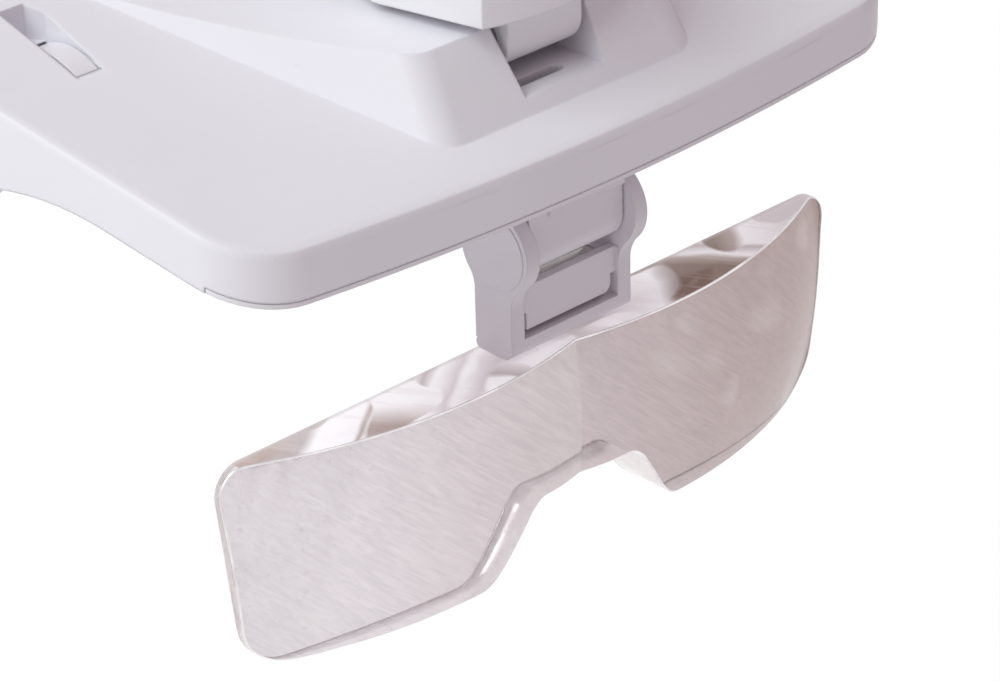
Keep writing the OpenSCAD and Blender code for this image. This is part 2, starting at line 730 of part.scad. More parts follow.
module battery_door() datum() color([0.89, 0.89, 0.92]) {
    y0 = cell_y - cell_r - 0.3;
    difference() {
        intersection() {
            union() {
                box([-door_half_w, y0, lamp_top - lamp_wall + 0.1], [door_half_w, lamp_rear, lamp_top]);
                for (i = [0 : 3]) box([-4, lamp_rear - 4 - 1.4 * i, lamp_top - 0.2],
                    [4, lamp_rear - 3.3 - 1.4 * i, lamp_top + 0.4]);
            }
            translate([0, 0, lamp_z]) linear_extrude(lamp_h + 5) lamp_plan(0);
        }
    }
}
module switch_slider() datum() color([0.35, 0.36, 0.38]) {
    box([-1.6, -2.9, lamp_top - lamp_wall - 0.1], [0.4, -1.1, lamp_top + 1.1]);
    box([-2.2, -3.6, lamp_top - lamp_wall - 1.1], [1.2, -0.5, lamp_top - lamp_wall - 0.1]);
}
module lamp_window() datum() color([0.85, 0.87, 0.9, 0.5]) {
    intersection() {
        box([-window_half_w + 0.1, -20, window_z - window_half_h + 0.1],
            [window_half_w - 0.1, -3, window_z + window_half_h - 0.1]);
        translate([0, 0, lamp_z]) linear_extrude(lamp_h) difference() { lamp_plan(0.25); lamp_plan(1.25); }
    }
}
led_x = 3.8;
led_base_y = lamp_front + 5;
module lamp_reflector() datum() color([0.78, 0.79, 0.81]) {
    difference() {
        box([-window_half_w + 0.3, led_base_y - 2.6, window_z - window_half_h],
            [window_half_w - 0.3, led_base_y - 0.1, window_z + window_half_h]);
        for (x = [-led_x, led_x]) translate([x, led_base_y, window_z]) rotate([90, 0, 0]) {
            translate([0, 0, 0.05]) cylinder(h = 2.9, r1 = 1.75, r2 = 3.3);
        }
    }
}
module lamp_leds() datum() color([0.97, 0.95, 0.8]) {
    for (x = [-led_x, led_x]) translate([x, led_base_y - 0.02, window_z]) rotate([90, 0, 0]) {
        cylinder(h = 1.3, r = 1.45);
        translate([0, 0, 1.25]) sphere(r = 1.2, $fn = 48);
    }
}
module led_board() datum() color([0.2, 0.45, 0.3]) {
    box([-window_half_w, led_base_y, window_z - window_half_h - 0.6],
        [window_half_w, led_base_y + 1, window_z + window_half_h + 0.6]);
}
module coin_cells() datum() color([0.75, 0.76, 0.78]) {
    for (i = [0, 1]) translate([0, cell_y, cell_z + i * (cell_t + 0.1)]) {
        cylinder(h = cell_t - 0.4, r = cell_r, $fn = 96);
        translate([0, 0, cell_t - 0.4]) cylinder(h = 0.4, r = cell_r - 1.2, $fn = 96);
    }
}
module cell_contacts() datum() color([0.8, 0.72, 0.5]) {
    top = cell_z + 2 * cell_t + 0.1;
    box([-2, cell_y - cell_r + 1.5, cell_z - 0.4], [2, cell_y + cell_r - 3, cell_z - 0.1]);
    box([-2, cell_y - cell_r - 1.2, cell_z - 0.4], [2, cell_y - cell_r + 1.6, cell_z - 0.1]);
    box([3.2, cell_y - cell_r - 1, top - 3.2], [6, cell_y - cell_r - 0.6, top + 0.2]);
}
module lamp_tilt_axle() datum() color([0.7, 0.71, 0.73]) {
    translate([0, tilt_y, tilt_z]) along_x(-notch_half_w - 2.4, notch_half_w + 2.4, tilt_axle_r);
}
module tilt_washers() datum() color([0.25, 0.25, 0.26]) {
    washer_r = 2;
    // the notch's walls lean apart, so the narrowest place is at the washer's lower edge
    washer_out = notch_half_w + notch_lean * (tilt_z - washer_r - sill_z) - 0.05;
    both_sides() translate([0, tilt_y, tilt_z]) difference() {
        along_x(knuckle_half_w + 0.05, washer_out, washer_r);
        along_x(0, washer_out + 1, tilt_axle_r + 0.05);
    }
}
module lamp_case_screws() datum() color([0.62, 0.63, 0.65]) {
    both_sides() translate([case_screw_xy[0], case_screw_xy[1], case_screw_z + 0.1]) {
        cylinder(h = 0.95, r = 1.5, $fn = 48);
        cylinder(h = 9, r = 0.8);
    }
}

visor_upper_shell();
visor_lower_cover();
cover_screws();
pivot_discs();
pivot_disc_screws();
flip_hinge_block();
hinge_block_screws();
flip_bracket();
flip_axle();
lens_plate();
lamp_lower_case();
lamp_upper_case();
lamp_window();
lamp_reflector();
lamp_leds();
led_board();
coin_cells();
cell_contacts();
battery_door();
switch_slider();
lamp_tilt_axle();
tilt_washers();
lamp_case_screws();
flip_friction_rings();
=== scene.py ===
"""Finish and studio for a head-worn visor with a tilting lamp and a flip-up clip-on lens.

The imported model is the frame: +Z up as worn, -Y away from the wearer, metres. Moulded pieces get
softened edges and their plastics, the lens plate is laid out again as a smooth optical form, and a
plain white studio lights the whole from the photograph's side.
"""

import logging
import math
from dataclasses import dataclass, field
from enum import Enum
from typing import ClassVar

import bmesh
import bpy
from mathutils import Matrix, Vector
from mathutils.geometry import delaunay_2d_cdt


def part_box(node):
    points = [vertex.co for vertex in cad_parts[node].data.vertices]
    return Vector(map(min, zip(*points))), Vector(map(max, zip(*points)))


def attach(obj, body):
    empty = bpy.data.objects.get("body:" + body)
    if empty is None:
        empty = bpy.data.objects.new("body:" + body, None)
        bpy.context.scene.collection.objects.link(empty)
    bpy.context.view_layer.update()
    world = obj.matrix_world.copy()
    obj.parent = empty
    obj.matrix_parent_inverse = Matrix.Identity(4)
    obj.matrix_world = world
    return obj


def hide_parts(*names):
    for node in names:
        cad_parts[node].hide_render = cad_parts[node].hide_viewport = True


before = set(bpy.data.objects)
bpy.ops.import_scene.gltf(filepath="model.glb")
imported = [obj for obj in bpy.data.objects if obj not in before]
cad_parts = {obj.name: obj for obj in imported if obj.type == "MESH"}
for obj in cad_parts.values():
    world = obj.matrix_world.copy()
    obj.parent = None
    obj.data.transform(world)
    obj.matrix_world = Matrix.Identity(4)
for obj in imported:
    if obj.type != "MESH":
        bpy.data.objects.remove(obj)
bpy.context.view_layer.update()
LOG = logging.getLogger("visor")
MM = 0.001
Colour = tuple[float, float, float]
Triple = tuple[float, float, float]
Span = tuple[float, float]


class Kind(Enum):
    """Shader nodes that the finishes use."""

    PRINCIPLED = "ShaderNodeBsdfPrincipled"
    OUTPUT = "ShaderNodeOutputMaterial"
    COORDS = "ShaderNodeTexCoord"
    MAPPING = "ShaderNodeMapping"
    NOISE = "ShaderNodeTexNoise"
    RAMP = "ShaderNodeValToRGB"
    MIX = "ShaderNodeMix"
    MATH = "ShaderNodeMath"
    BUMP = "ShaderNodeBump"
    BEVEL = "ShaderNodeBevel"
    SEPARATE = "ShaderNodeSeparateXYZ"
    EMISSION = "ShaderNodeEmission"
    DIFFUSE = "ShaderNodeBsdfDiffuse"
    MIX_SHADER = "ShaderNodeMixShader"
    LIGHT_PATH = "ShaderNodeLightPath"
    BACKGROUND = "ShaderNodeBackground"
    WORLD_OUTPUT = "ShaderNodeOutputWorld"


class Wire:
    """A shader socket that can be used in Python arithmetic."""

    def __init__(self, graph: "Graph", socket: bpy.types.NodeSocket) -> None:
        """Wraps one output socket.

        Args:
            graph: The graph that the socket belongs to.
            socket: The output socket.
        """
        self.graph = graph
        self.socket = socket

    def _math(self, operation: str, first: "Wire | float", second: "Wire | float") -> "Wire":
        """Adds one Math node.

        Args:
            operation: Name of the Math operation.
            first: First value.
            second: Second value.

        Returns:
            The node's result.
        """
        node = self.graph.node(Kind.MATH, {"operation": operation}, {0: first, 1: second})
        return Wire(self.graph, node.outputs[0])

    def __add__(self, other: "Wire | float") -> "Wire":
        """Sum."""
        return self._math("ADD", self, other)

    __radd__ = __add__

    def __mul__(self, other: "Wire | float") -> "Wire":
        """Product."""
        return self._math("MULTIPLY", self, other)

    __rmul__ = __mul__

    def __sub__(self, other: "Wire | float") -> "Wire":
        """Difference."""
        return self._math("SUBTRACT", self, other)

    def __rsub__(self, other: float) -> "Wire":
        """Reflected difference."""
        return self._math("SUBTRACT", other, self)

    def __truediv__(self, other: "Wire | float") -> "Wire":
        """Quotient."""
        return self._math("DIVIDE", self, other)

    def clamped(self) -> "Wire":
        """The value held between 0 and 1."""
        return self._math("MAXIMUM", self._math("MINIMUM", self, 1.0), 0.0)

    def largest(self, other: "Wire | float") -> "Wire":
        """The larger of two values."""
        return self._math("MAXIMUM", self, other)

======

WHAT NEEDS TO BE DONE:
Give back, word for word, each line from the one containing "visor_upper_shell();" down to the one containing "bpy.context.scene.collection.objects.link(empty)", including those two lines.

TASK OUTPUT:
visor_upper_shell();
visor_lower_cover();
cover_screws();
pivot_discs();
pivot_disc_screws();
flip_hinge_block();
hinge_block_screws();
flip_bracket();
flip_axle();
lens_plate();
lamp_lower_case();
lamp_upper_case();
lamp_window();
lamp_reflector();
lamp_leds();
led_board();
coin_cells();
cell_contacts();
battery_door();
switch_slider();
lamp_tilt_axle();
tilt_washers();
lamp_case_screws();
flip_friction_rings();
=== scene.py ===
"""Finish and studio for a head-worn visor with a tilting lamp and a flip-up clip-on lens.

The imported model is the frame: +Z up as worn, -Y away from the wearer, metres. Moulded pieces get
softened edges and their plastics, the lens plate is laid out again as a smooth optical form, and a
plain white studio lights the whole from the photograph's side.
"""

import logging
import math
from dataclasses import dataclass, field
from enum import Enum
from typing import ClassVar

import bmesh
import bpy
from mathutils import Matrix, Vector
from mathutils.geometry import delaunay_2d_cdt


def part_box(node):
    points = [vertex.co for vertex in cad_parts[node].data.vertices]
    return Vector(map(min, zip(*points))), Vector(map(max, zip(*points)))


def attach(obj, body):
    empty = bpy.data.objects.get("body:" + body)
    if empty is None:
        empty = bpy.data.objects.new("body:" + body, None)
        bpy.context.scene.collection.objects.link(empty)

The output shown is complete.